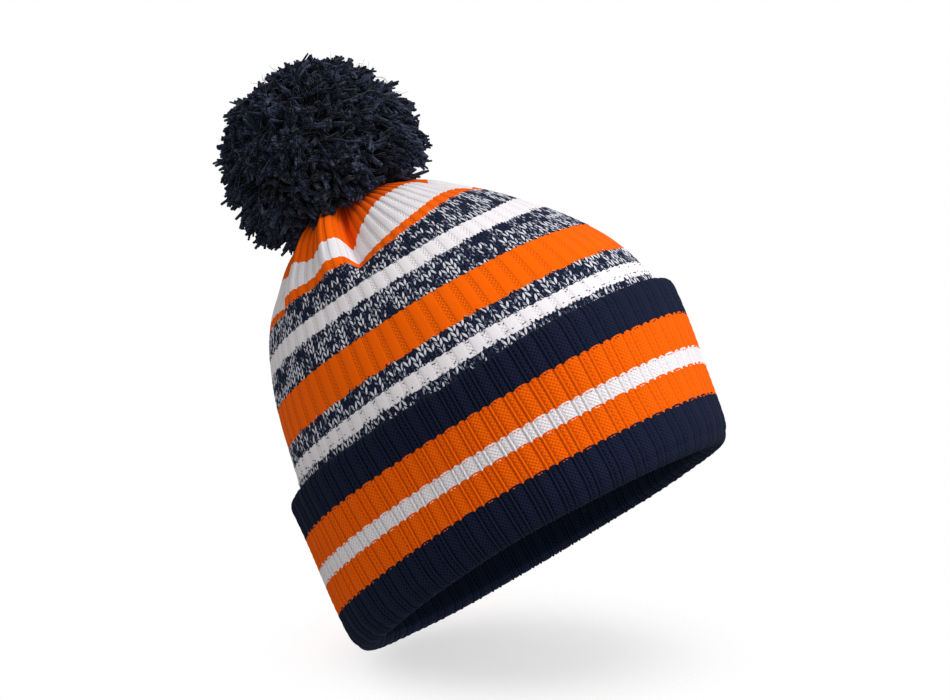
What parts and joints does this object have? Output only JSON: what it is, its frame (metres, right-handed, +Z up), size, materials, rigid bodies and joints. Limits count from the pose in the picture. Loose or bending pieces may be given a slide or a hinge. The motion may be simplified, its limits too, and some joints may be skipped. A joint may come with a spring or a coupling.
{
  "type": "pom pom beanie",
  "caption": "Double-layer rib-knit winter beanie with a turned-up cuff, a crown gathered by drawn yarn and a cut-yarn pompom tied on top.",
  "frame": {"origin": "middle of the bounding box on the surface that the brim stands on", "axes": "+Z up through the crown; X along the wide way of the oval brim; -Y faces forward, away from the back seam"},
  "size_m": [0.2308, 0.1807, 0.2825],
  "materials": {
    "orange_yarn": "matte rib-knit acrylic",
    "navy_yarn": "matte rib-knit acrylic",
    "white_yarn": "matte rib-knit acrylic",
    "marl_yarn": "matte navy and white twisted acrylic",
    "pom_yarn": "matte cut acrylic yarn",
    "tie_yarn": "matte twisted yarn",
    "seam_thread": "matte sewing thread",
    "label_satin": "soft satin ribbon"
  },
  "bodies": {
    "hat": {"knit_shell": "orange_yarn", "lining": "navy_yarn", "cuff_face": "navy_yarn", "cuff_backing": "marl_yarn", "cuff_top_fold": "navy_yarn", "brim_turn": "navy_yarn", "crown_gather_yarn": "tie_yarn", "lining_gather_yarn": "tie_yarn", "shell_back_seam": "seam_thread", "cuff_back_seam": "seam_thread", "lining_seam": "seam_thread", "label_bar_tack": "seam_thread", "tie_knot": "tie_yarn"},
    "tie_lower": {"tie_shank_lower": "tie_yarn"},
    "tie_upper": {"tie_shank_upper": "tie_yarn"},
    "pom": {"pom_yarn": "pom_yarn", "pom_binding": "tie_yarn", "pom_tie_cord": "tie_yarn"},
    "label": {"care_label": "label_satin"}
  },
  "joints": [
    {"name": "pom_nod", "type": "hinge", "parent": "hat", "child": "tie_lower", "pos_m": [-0.0059, 0, 0.204], "axis": [1, 0, 0], "range_deg": [-15, 15], "stiffness_Nm_per_rad": 0.12},
    {"name": "pom_sway", "type": "hinge", "parent": "tie_lower", "child": "tie_upper", "pos_m": [-0.0059, 0, 0.204], "axis": [0, 1, 0], "range_deg": [-15, 15], "stiffness_Nm_per_rad": 0.12},
    {"name": "pom_twist", "type": "hinge", "parent": "tie_upper", "child": "pom", "pos_m": [-0.0059, 0, 0.21], "axis": [0, 0, 1], "range_deg": [-45, 45], "stiffness_Nm_per_rad": 0.01},
    {"name": "label_flap", "type": "hinge", "parent": "hat", "child": "label", "pos_m": [0.0167, 0.0726, 0.06], "axis": [-1, 0, 0], "range_deg": [0, 80]}
  ]
}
########
» **Problem to solve**
Reproduce the material above, every line of it, exactly.

» **Result of the task**
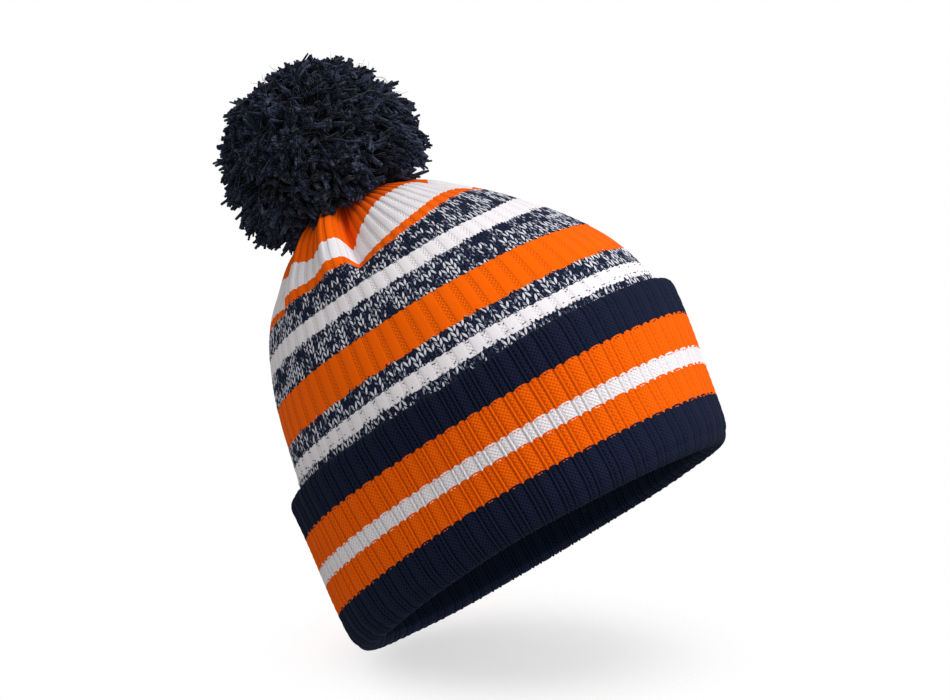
What parts and joints does this object have? Output only JSON: what it is, its frame (metres, right-handed, +Z up), size, materials, rigid bodies and joints. Limits count from the pose in the picture. Loose or bending pieces may be given a slide or a hinge. The motion may be simplified, its limits too, and some joints may be skipped. A joint may come with a spring or a coupling.
{
  "type": "pom pom beanie",
  "caption": "Double-layer rib-knit winter beanie with a turned-up cuff, a crown gathered by drawn yarn and a cut-yarn pompom tied on top.",
  "frame": {"origin": "middle of the bounding box on the surface that the brim stands on", "axes": "+Z up through the crown; X along the wide way of the oval brim; -Y faces forward, away from the back seam"},
  "size_m": [0.2308, 0.1807, 0.2825],
  "materials": {
    "orange_yarn": "matte rib-knit acrylic",
    "navy_yarn": "matte rib-knit acrylic",
    "white_yarn": "matte rib-knit acrylic",
    "marl_yarn": "matte navy and white twisted acrylic",
    "pom_yarn": "matte cut acrylic yarn",
    "tie_yarn": "matte twisted yarn",
    "seam_thread": "matte sewing thread",
    "label_satin": "soft satin ribbon"
  },
  "bodies": {
    "hat": {"knit_shell": "orange_yarn", "lining": "navy_yarn", "cuff_face": "navy_yarn", "cuff_backing": "marl_yarn", "cuff_top_fold": "navy_yarn", "brim_turn": "navy_yarn", "crown_gather_yarn": "tie_yarn", "lining_gather_yarn": "tie_yarn", "shell_back_seam": "seam_thread", "cuff_back_seam": "seam_thread", "lining_seam": "seam_thread", "label_bar_tack": "seam_thread", "tie_knot": "tie_yarn"},
    "tie_lower": {"tie_shank_lower": "tie_yarn"},
    "tie_upper": {"tie_shank_upper": "tie_yarn"},
    "pom": {"pom_yarn": "pom_yarn", "pom_binding": "tie_yarn", "pom_tie_cord": "tie_yarn"},
    "label": {"care_label": "label_satin"}
  },
  "joints": [
    {"name": "pom_nod", "type": "hinge", "parent": "hat", "child": "tie_lower", "pos_m": [-0.0059, 0, 0.204], "axis": [1, 0, 0], "range_deg": [-15, 15], "stiffness_Nm_per_rad": 0.12},
    {"name": "pom_sway", "type": "hinge", "parent": "tie_lower", "child": "tie_upper", "pos_m": [-0.0059, 0, 0.204], "axis": [0, 1, 0], "range_deg": [-15, 15], "stiffness_Nm_per_rad": 0.12},
    {"name": "pom_twist", "type": "hinge", "parent": "tie_upper", "child": "pom", "pos_m": [-0.0059, 0, 0.21], "axis": [0, 0, 1], "range_deg": [-45, 45], "stiffness_Nm_per_rad": 0.01},
    {"name": "label_flap", "type": "hinge", "parent": "hat", "child": "label", "pos_m": [0.0167, 0.0726, 0.06], "axis": [-1, 0, 0], "range_deg": [0, 80]}
  ]
}